***** RECORD EXCERPTS *****

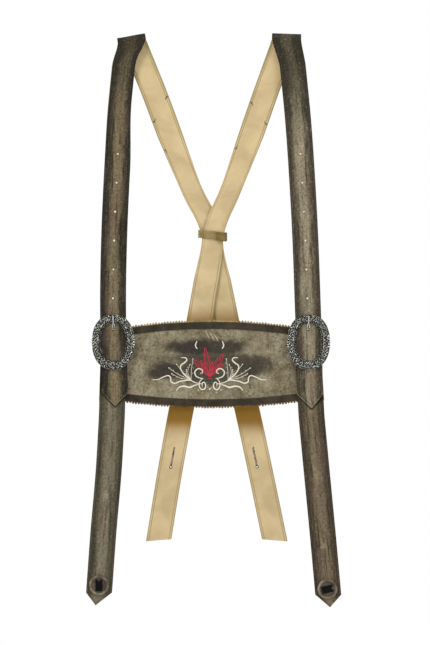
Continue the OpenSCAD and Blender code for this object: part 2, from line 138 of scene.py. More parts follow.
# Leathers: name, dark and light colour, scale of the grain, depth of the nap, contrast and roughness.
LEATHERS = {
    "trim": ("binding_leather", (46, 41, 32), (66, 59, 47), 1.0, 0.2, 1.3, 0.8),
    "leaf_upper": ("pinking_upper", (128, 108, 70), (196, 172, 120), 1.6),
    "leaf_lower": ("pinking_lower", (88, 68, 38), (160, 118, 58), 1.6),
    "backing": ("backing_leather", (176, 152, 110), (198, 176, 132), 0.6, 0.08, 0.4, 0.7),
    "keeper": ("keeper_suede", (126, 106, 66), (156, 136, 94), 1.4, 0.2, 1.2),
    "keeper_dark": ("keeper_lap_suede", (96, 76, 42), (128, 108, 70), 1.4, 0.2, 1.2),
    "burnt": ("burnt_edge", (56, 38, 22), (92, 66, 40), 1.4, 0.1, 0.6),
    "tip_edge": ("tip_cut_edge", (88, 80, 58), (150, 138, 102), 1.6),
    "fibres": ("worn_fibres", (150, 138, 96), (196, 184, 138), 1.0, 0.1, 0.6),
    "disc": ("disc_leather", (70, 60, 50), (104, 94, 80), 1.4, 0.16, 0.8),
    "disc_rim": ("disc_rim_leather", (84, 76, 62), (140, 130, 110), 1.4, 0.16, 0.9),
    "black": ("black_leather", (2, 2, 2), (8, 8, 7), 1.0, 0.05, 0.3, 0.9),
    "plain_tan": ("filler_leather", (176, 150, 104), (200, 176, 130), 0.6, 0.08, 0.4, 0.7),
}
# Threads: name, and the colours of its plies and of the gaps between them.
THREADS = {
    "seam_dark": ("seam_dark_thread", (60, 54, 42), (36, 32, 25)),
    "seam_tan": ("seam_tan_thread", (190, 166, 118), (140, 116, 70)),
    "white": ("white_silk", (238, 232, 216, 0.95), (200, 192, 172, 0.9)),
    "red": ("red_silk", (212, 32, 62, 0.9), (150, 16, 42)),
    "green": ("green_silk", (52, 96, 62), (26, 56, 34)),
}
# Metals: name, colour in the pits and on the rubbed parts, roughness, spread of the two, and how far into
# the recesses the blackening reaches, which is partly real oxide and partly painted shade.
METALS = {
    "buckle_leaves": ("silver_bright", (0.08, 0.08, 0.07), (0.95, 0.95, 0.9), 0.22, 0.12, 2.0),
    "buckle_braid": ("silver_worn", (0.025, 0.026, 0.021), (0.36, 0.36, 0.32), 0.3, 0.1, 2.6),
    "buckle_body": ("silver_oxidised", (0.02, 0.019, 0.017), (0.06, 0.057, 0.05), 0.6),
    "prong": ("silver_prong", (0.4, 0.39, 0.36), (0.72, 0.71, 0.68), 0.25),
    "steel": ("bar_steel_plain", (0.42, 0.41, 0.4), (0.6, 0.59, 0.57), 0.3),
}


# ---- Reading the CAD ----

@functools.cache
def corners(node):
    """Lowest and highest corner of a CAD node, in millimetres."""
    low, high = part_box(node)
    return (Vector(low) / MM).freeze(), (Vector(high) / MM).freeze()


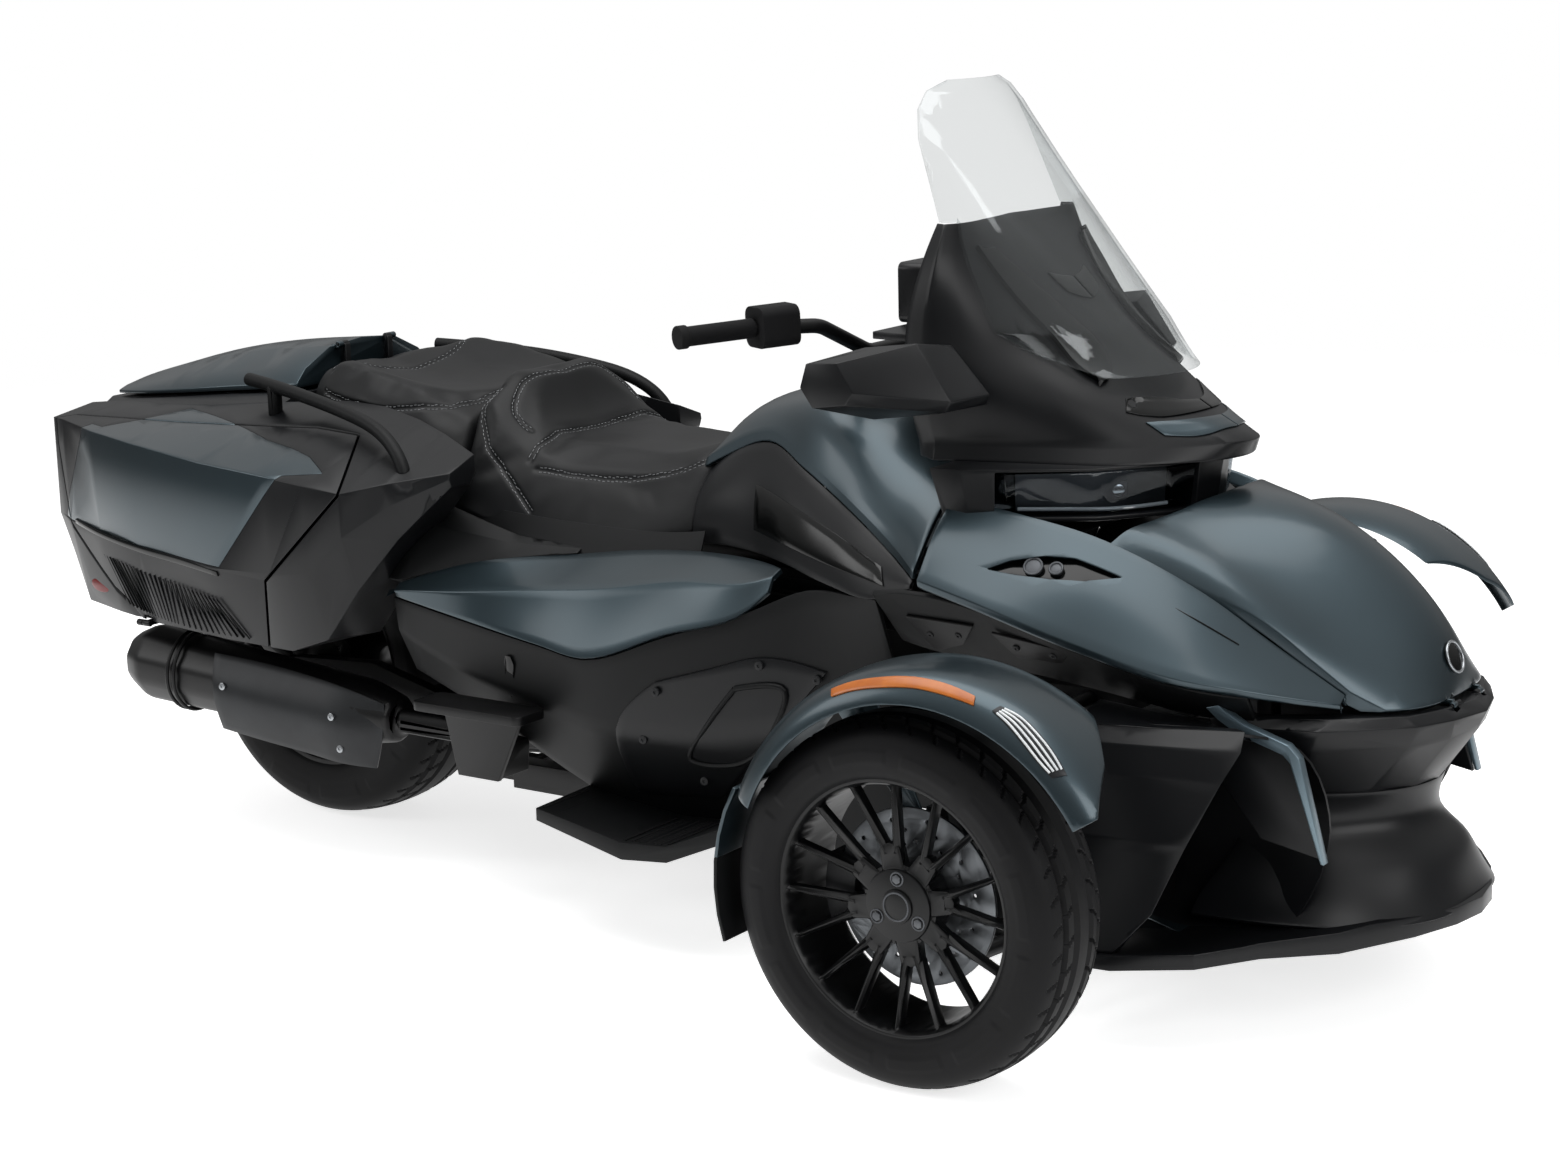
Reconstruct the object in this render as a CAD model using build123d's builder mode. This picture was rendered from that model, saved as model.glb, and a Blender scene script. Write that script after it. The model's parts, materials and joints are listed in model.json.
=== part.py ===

*****

• WRITTEN PROBLEM:
Return every line exactly.

• OUTPUT FOR THIS TASK:
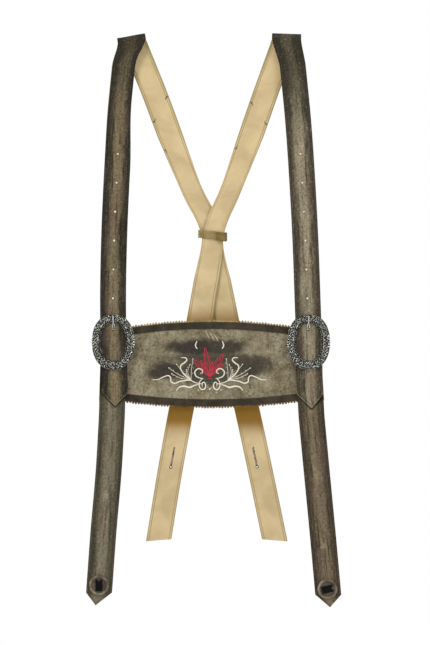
Continue the OpenSCAD and Blender code for this object: part 2, from line 138 of scene.py. More parts follow.
# Leathers: name, dark and light colour, scale of the grain, depth of the nap, contrast and roughness.
LEATHERS = {
    "trim": ("binding_leather", (46, 41, 32), (66, 59, 47), 1.0, 0.2, 1.3, 0.8),
    "leaf_upper": ("pinking_upper", (128, 108, 70), (196, 172, 120), 1.6),
    "leaf_lower": ("pinking_lower", (88, 68, 38), (160, 118, 58), 1.6),
    "backing": ("backing_leather", (176, 152, 110), (198, 176, 132), 0.6, 0.08, 0.4, 0.7),
    "keeper": ("keeper_suede", (126, 106, 66), (156, 136, 94), 1.4, 0.2, 1.2),
    "keeper_dark": ("keeper_lap_suede", (96, 76, 42), (128, 108, 70), 1.4, 0.2, 1.2),
    "burnt": ("burnt_edge", (56, 38, 22), (92, 66, 40), 1.4, 0.1, 0.6),
    "tip_edge": ("tip_cut_edge", (88, 80, 58), (150, 138, 102), 1.6),
    "fibres": ("worn_fibres", (150, 138, 96), (196, 184, 138), 1.0, 0.1, 0.6),
    "disc": ("disc_leather", (70, 60, 50), (104, 94, 80), 1.4, 0.16, 0.8),
    "disc_rim": ("disc_rim_leather", (84, 76, 62), (140, 130, 110), 1.4, 0.16, 0.9),
    "black": ("black_leather", (2, 2, 2), (8, 8, 7), 1.0, 0.05, 0.3, 0.9),
    "plain_tan": ("filler_leather", (176, 150, 104), (200, 176, 130), 0.6, 0.08, 0.4, 0.7),
}
# Threads: name, and the colours of its plies and of the gaps between them.
THREADS = {
    "seam_dark": ("seam_dark_thread", (60, 54, 42), (36, 32, 25)),
    "seam_tan": ("seam_tan_thread", (190, 166, 118), (140, 116, 70)),
    "white": ("white_silk", (238, 232, 216, 0.95), (200, 192, 172, 0.9)),
    "red": ("red_silk", (212, 32, 62, 0.9), (150, 16, 42)),
    "green": ("green_silk", (52, 96, 62), (26, 56, 34)),
}
# Metals: name, colour in the pits and on the rubbed parts, roughness, spread of the two, and how far into
# the recesses the blackening reaches, which is partly real oxide and partly painted shade.
METALS = {
    "buckle_leaves": ("silver_bright", (0.08, 0.08, 0.07), (0.95, 0.95, 0.9), 0.22, 0.12, 2.0),
    "buckle_braid": ("silver_worn", (0.025, 0.026, 0.021), (0.36, 0.36, 0.32), 0.3, 0.1, 2.6),
    "buckle_body": ("silver_oxidised", (0.02, 0.019, 0.017), (0.06, 0.057, 0.05), 0.6),
    "prong": ("silver_prong", (0.4, 0.39, 0.36), (0.72, 0.71, 0.68), 0.25),
    "steel": ("bar_steel_plain", (0.42, 0.41, 0.4), (0.6, 0.59, 0.57), 0.3),
}


# ---- Reading the CAD ----

@functools.cache
def corners(node):
    """Lowest and highest corner of a CAD node, in millimetres."""
    low, high = part_box(node)
    return (Vector(low) / MM).freeze(), (Vector(high) / MM).freeze()


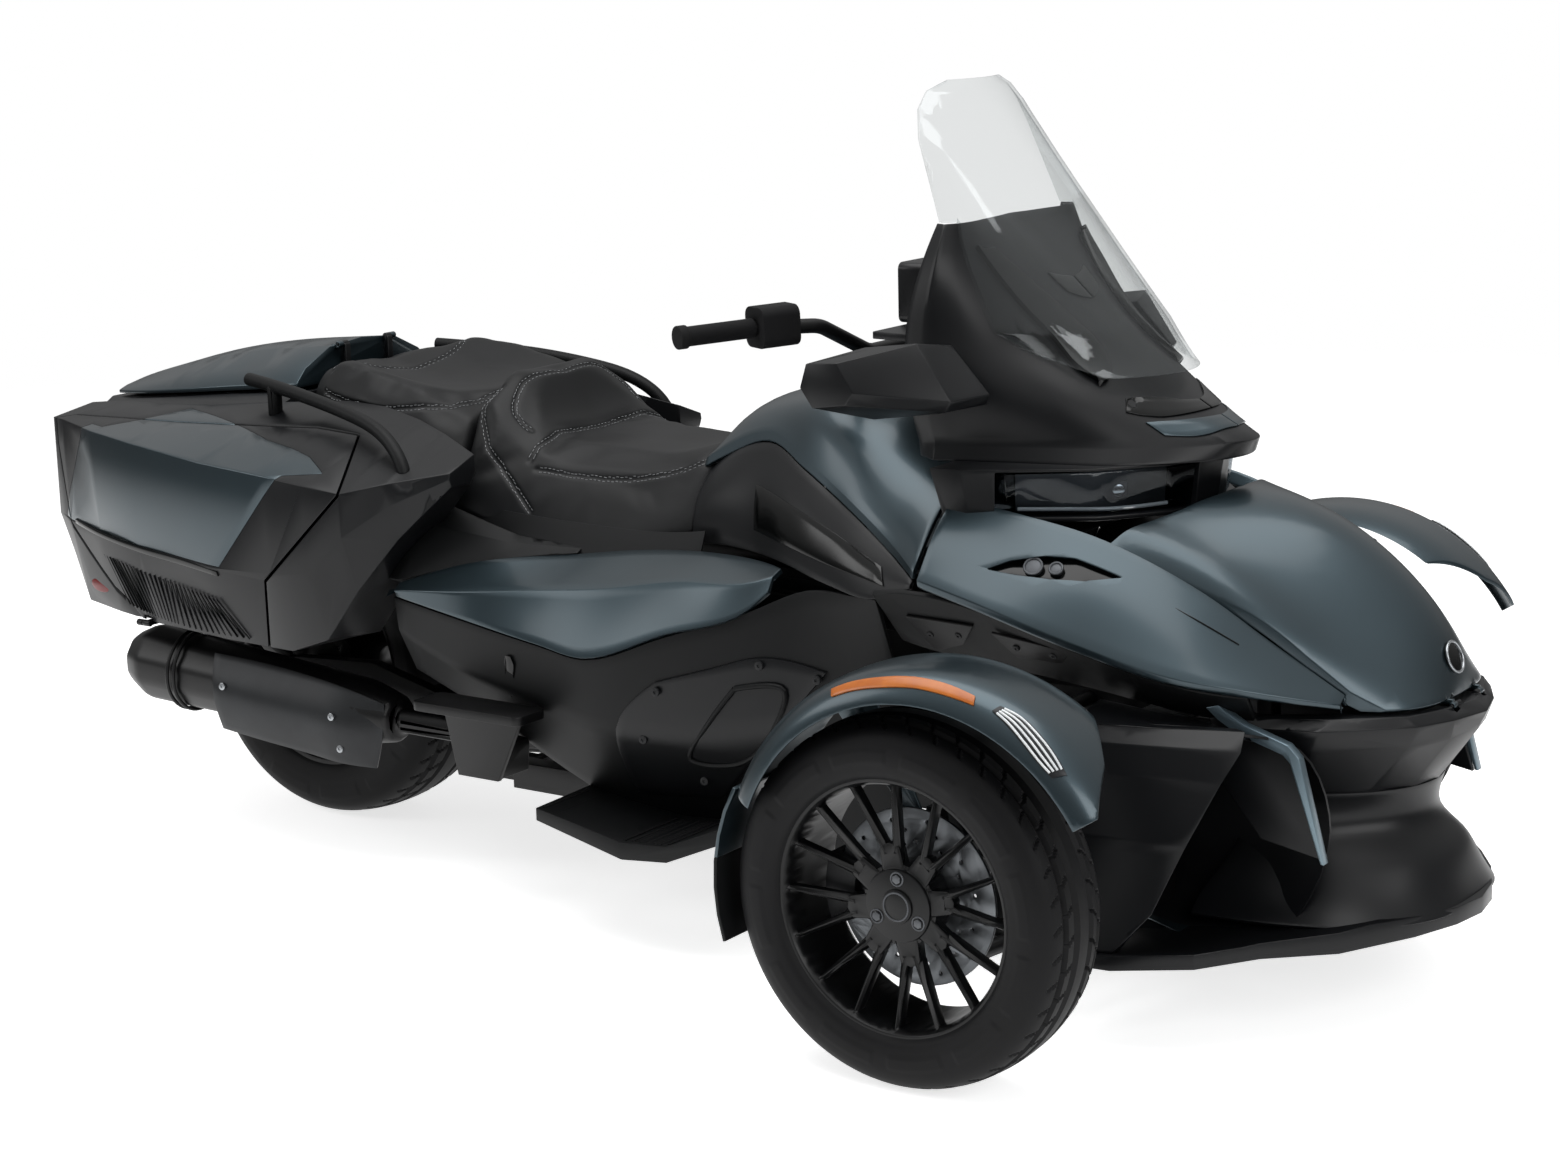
Reconstruct the object in this render as a CAD model using build123d's builder mode. This picture was rendered from that model, saved as model.glb, and a Blender scene script. Write that script after it. The model's parts, materials and joints are listed in model.json.
=== part.py ===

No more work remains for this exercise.